## Data provided
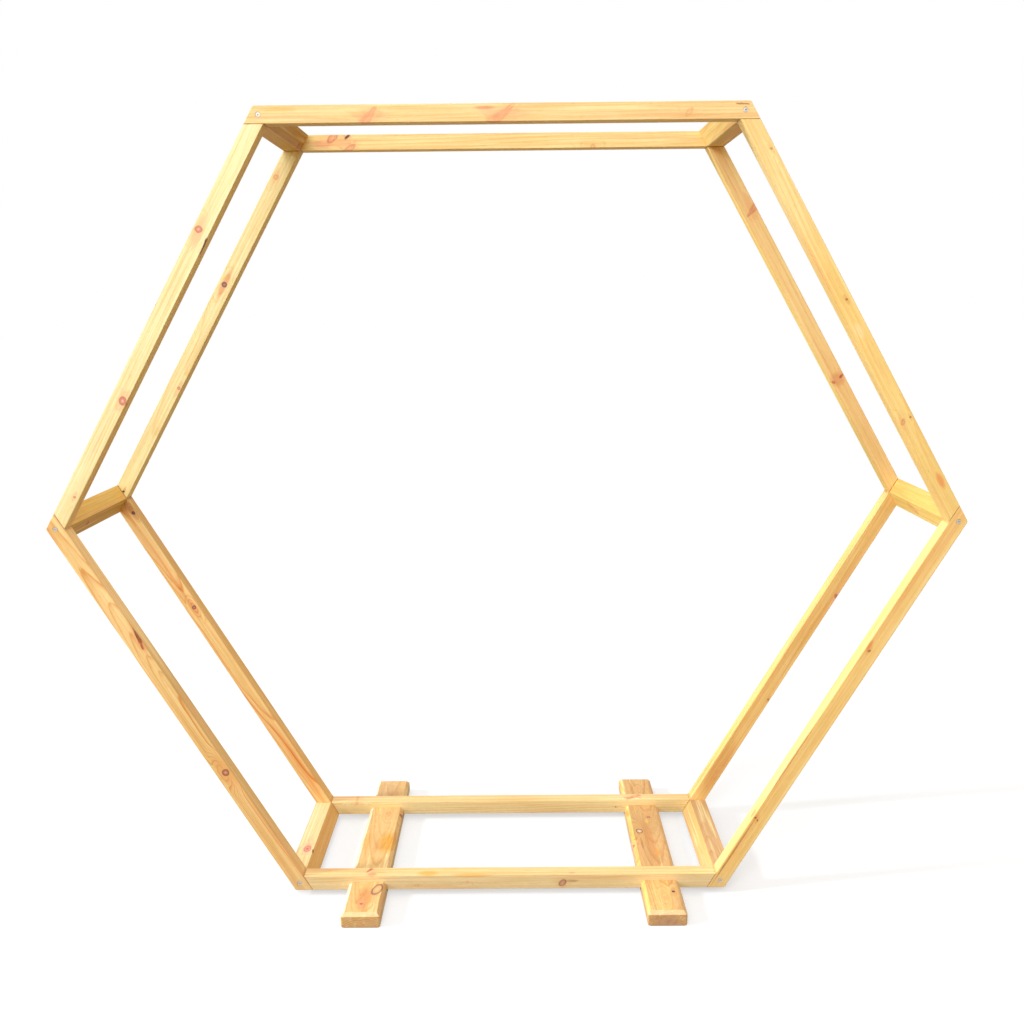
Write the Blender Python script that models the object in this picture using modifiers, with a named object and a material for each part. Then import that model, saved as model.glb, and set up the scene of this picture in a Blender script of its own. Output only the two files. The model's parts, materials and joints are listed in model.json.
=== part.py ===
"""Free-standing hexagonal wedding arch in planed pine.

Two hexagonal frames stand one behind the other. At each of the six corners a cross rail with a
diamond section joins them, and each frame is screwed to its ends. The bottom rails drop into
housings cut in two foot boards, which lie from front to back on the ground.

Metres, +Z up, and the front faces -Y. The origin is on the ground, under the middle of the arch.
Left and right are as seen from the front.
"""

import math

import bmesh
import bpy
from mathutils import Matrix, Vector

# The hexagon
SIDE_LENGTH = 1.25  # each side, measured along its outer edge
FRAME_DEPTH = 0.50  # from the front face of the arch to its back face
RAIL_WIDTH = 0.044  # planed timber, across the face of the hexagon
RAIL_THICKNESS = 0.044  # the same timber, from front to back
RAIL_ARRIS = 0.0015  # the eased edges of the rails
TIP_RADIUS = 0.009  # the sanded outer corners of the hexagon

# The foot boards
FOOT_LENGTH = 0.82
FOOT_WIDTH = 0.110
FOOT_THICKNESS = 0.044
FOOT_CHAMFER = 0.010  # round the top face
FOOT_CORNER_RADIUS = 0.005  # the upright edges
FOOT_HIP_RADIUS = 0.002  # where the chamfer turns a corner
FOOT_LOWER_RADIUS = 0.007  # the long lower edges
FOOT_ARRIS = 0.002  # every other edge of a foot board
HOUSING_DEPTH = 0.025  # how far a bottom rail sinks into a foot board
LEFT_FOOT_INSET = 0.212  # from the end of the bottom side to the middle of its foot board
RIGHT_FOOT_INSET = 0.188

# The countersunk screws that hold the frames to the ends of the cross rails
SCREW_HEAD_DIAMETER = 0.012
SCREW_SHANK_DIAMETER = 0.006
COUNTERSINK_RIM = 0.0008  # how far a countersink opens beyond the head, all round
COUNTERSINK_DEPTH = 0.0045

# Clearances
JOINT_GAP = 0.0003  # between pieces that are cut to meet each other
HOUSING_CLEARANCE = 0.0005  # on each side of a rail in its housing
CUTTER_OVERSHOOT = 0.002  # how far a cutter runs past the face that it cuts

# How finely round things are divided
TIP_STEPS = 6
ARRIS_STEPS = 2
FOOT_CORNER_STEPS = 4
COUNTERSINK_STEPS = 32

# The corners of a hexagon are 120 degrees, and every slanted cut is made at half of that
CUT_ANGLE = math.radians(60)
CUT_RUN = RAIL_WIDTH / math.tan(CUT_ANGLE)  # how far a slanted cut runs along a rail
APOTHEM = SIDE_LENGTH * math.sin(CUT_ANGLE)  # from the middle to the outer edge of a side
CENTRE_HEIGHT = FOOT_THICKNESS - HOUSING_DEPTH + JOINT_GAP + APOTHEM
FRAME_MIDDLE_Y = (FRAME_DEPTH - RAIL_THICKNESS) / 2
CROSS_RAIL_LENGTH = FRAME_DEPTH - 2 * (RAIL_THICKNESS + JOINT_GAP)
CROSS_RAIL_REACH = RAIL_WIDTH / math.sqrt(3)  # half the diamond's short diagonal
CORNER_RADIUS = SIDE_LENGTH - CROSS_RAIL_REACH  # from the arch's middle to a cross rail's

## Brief
Reproduce, please, the lines of the material from its first line down to the line containing "from mathutils import Matrix, Vector", keeping both ends and nothing beyond them.

## Finished answer
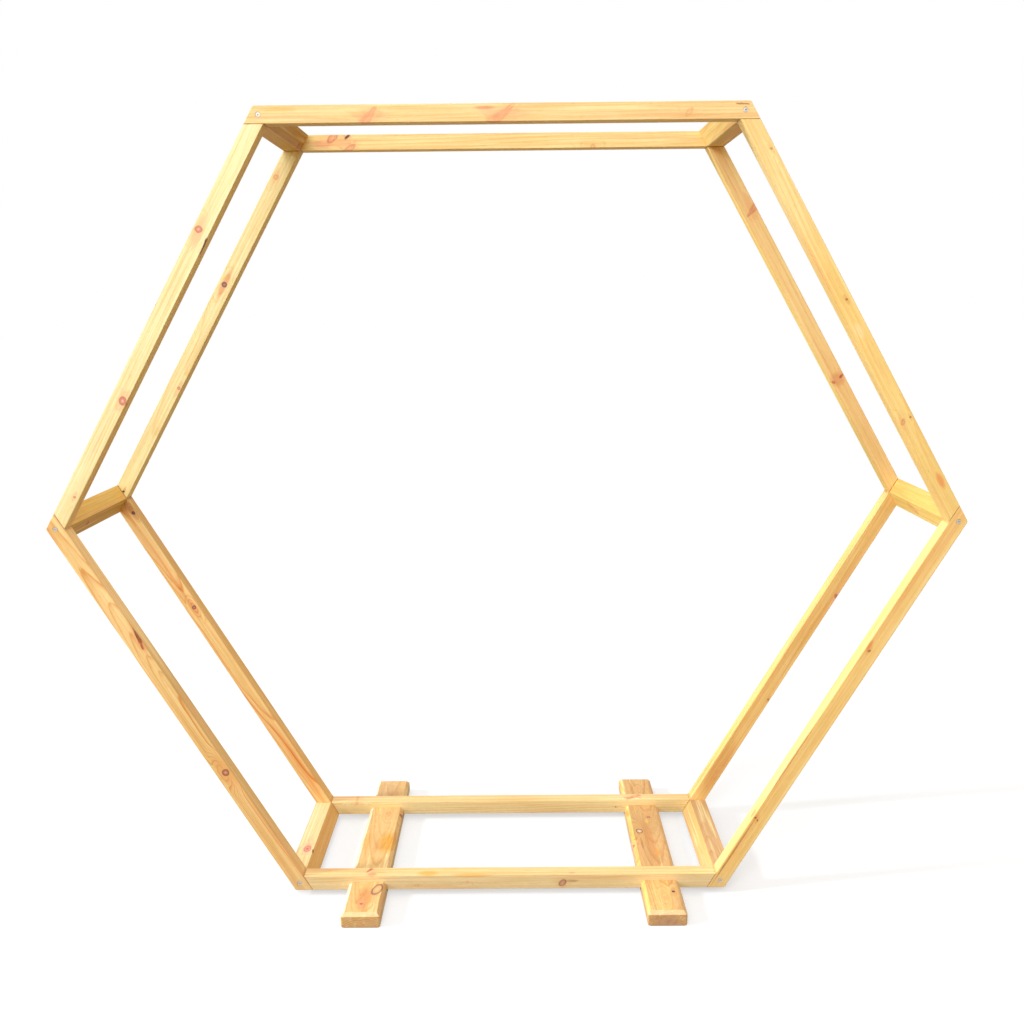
Write the Blender Python script that models the object in this picture using modifiers, with a named object and a material for each part. Then import that model, saved as model.glb, and set up the scene of this picture in a Blender script of its own. Output only the two files. The model's parts, materials and joints are listed in model.json.
=== part.py ===
"""Free-standing hexagonal wedding arch in planed pine.

Two hexagonal frames stand one behind the other. At each of the six corners a cross rail with a
diamond section joins them, and each frame is screwed to its ends. The bottom rails drop into
housings cut in two foot boards, which lie from front to back on the ground.

Metres, +Z up, and the front faces -Y. The origin is on the ground, under the middle of the arch.
Left and right are as seen from the front.
"""

import math

import bmesh
import bpy
from mathutils import Matrix, Vector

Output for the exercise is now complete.